桜井 ノーベル賞とは別に、数学の分野にはフィールズ賞があります。フィールズ賞は4年に1度、しかも40歳以下という条件で一度に4人しか受賞できません。そして人生で1回だけです。天才中の天才しか取れない。

 その賞を日本人は3人が受賞しています。ちなみに中国、韓国はゼロです。つまり、ほとんどの日本人は知りませんが、日本は世界に冠たる数学大国だということです。

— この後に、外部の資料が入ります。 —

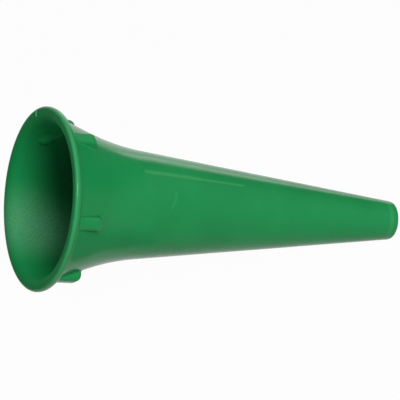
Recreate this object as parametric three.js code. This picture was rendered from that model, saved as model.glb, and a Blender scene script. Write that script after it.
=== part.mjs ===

 しかも、日本の数学は戦後の教育で良くなったわけではない。江戸時代からすでに高いレベルに達していました。

高濱 その蓄積は大きいですよね。

桜井 大きいです。僕たちは数学大国の末裔なんです。なぜ数学に強いかというと、その秘密は日本語にあるのではないかと考えています。まず漢字が持っている力。漢字はアルファベットに比べて情報量が多い。漢字は絵ですから。

 また、俳句はなぜ五七五なのか。僕は茶道や華道、建築などもそうですが日本文化の根底には白銀比があると考えています。黄金比ではなく、白銀比です。

 白銀比とは、1対√2(約1.4)です。直角二等辺三角形の3辺の長さの比である1対√2対1の1を5に置き換えると、5・7・5になります。指折り数えることができる日本語と数の関係が非常に深いと気づいたんです。

 松尾芭蕉の「しずかさや いわにしみいる せみのこえ」は1字1字数えることができます。「This is a pen」は指折り数えられない。母国語が数えられる言語だということが、日本の整数論が世界一である根本にあるのかもしれないということです。